President Obama met at the White House today with families of 10 of the 11 victims of the April 20 Deepwater Horizon oil rig explosion.
Families were seated at tables in the Red Room and the State Dining Room, and after making very brief remarks, the president went from table to table, meeting with each individual family for a conversation.
He met with “each family separately which I thought was the nicest way to do it and listened for as long as we had anything to tell him,” said Keith Jones, the father of Gordon Jones, who was killed in the explosion.
President Obama played with Maxwell Gordon Jones, Gordon Jones’ three-week-old child, born a couple weeks after the explosion.
“It’s been a couple years since I had one this little,” the president said.
A White House official said there were hugs and tears.
Keith Jones said President Obama told everyone that “he was very supportive, that we would not be forgotten either this month or in the months and years to come.

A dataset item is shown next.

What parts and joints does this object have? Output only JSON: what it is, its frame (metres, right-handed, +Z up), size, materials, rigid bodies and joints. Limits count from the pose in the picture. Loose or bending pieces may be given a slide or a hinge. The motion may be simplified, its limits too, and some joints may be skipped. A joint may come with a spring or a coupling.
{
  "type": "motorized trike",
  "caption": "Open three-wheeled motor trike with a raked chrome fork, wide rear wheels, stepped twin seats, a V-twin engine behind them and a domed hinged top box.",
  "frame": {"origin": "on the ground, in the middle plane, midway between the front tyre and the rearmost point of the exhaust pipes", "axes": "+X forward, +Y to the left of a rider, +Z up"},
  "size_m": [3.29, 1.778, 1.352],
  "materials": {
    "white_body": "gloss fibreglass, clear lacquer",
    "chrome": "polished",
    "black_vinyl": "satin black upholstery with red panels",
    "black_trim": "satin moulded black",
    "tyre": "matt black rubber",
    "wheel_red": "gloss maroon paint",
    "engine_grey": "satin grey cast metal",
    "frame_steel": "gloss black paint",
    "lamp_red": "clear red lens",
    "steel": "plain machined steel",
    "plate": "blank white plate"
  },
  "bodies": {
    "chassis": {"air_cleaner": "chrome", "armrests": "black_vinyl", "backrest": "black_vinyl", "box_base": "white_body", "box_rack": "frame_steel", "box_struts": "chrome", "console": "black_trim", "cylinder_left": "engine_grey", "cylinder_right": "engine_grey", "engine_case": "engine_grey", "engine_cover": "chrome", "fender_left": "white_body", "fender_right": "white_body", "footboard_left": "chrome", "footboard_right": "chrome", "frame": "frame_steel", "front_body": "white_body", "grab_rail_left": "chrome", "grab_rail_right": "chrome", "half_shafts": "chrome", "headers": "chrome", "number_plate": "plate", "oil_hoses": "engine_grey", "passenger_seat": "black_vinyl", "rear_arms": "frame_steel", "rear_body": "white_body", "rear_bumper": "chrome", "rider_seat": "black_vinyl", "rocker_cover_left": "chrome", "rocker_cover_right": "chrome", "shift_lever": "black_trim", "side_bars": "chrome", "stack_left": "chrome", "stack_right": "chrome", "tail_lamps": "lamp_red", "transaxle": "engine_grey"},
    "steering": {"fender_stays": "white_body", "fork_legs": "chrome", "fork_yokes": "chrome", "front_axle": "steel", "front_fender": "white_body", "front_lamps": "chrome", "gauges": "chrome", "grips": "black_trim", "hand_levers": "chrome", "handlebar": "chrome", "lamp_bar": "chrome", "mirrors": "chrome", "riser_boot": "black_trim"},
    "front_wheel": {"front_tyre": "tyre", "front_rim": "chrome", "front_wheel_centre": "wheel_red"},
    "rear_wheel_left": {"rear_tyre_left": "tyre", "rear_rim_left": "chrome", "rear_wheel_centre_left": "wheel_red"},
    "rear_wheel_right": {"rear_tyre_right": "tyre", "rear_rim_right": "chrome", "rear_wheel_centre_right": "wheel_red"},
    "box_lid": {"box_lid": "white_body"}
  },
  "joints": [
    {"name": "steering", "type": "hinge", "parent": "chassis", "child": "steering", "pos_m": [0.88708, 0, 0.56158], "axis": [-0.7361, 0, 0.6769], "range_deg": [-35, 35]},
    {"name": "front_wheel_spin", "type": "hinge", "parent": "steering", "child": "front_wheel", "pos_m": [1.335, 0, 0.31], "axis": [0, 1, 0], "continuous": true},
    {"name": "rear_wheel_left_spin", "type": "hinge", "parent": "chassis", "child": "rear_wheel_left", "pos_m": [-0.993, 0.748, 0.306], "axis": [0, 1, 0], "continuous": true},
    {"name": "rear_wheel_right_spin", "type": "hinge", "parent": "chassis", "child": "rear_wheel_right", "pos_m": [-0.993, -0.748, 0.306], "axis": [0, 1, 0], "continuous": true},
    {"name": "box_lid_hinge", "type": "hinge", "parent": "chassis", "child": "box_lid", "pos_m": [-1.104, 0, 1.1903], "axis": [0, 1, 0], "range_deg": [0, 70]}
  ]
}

That he wanted to make certain that we were treated fairly.”
He added that he and his other son Chris “have been working very hard to amend the death on the high seas tax, which is inherently unfair. He promised to take a very close look at it. He didn’t promise to sign anything we wanted to send over to him, because he’s way too smart for that but he did promise to take a good look at it and we are very confident being the kind of man the president is that once it passes both houses, I think he’ll sign it into law.”

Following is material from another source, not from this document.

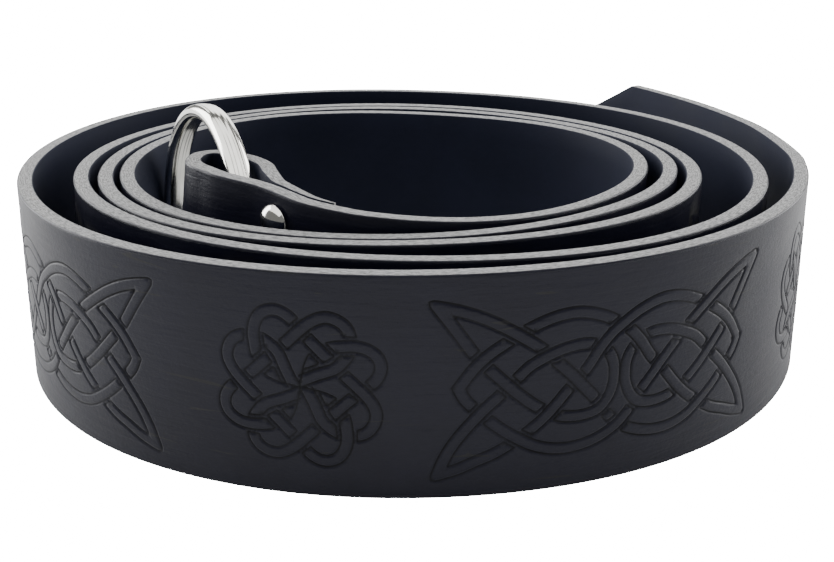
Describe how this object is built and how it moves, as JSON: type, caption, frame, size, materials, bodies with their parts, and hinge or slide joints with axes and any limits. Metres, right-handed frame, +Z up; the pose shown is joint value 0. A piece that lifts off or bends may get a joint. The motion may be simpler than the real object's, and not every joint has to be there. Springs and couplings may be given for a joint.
{
  "type": "medieval ring belt",
  "caption": "Leather ring belt pressed with interlaced knots, coiled on its edge, one end folded and riveted round a chrome ring, the other a tapered tail.",
  "frame": {"origin": "middle of the coiled belt's box, on the surface that it lies on", "axes": "+Z up across the strap's width, +Y away from the ring's side of the coil, +X to the right"},
  "size_m": [0.1586, 0.1704, 0.0509],
  "materials": {
    "leather": "black satin, pressed with knots, grey fibrous cut edges",
    "chrome": "polished"
  },
  "bodies": {
    "belt": {"strap": "leather", "rivet_upper": "chrome", "rivet_lower": "chrome"},
    "ring": {"ring": "chrome"}
  },
  "joints": [
    {"name": "ring_turn", "type": "hinge", "parent": "belt", "child": "ring", "pos_m": [-0.04127, -0.023, 0.02547], "axis": [0.8976, 0.4378, -0.0523], "continuous": true}
  ]
}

The president was joined by Interior Secretary Ken Salazar, White House environmental adviser Carol Browner, White House senior adviser Valerie Jarrett, and US Coast Guard Admiral Thad Allen.
The Obama family dog, Bo, also joined the families.

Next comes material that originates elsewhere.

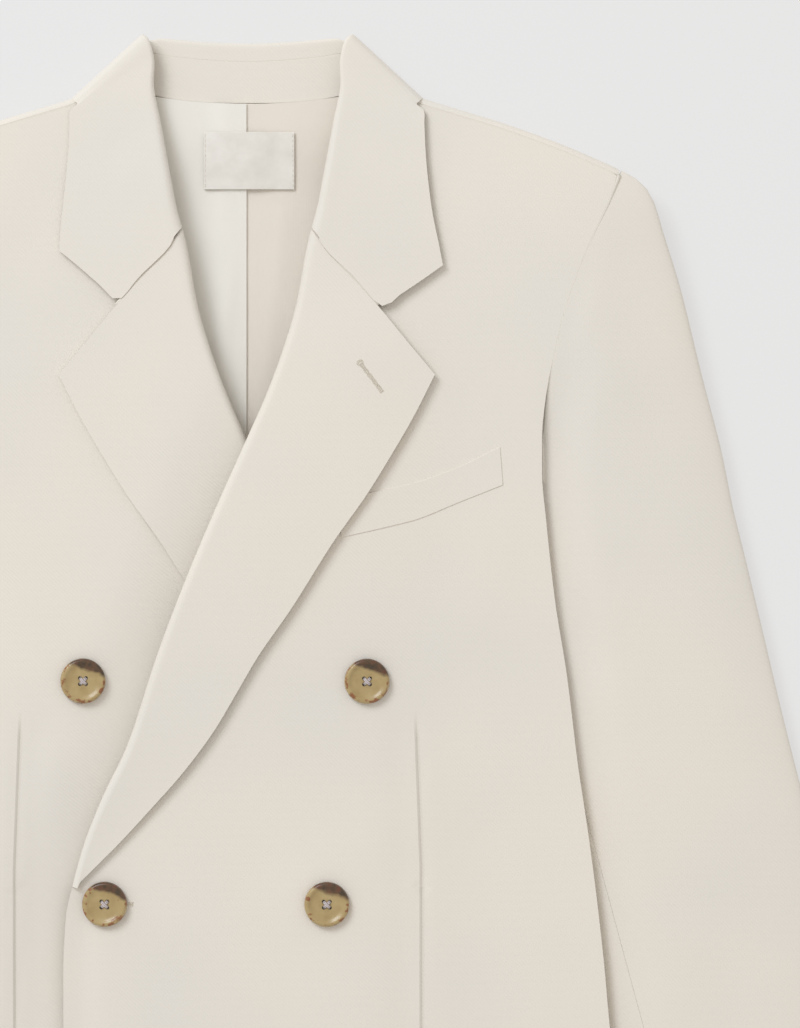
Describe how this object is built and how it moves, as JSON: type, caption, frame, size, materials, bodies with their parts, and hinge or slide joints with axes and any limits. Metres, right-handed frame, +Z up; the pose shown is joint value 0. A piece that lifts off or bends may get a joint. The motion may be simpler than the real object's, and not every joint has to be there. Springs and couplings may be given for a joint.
{
  "type": "double breasted blazer",
  "caption": "Blazer lying flat on its back, fronts lapped and buttoned, peak-width notched lapels rolled open, sleeves beside the body.",
  "frame": {"origin": "under the middle of the garment's outline, on the surface that it lies on", "axes": "+X to the wearer's left, +Y towards the collar, +Z up off the surface"},
  "size_m": [0.7394, 0.775, 0.0321],
  "materials": {
    "cloth": "matte ivory twill",
    "lining": "soft satin lining",
    "label": "woven satin",
    "button": "polished horn pattern"
  },
  "bodies": {
    "root": {"front_left": "cloth", "front_right": "cloth", "facing_left": "cloth", "facing_right": "cloth", "back_left": "cloth", "back_right": "cloth", "side_left": "cloth", "side_right": "cloth", "sleeve_top_left": "cloth", "sleeve_top_right": "cloth", "sleeve_under_left": "cloth", "sleeve_under_right": "cloth", "collar_fall": "cloth", "collar_stand": "cloth", "breast_welt": "cloth", "lining_left": "lining", "lining_right": "lining", "neck_label": "label", "button_upper_right": "button", "button_upper_left": "button", "button_lower_right": "button", "button_lower_left": "button"}
  },
  "joints": []
}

“There was one particularly precocious toddler who was quite happy to meet him,” a White House official said.
The President expressed his condolences and told the families “that he, the First Lady and the entire administration are behind them and will be there long after the cameras are gone as they go through their unimaginable grief,” a White House statement said. “He also said that while offshore drilling is a part of our nation’s overall energy strategy, he simply could not go forward with new deepwater drilling until we have the proper safety measures in place to ensure that a tragedy like this never happens again.”
Asked about the moratorium, Jones said, “Should there be a moratorium until there’s a guarantee that everything’s safe on oil rigs? No because then we’ll never drill for water, let alone oil. Every activity carries some risk. Should it be safer than this one was? Oh yes. Absolutely. And I do agree that there ought to be a moratorium until the president gives, has given some assurance that his kind of accident doesn’t happen again.”
He added, “decisions were made in order to cut corners to save money figuring it just wouldn’t happen this time. And that’s what has to come to a stop.”
“He stayed until there weren’t any more questions for him, or no one had anything else to say,” Jones said. “The president’s a mighty busy man. And I think we were all pleased that he took whatever time it took.”
After the 55-minute-long minute, President Obama phoned family members of the 11th victim, who were unable to attend.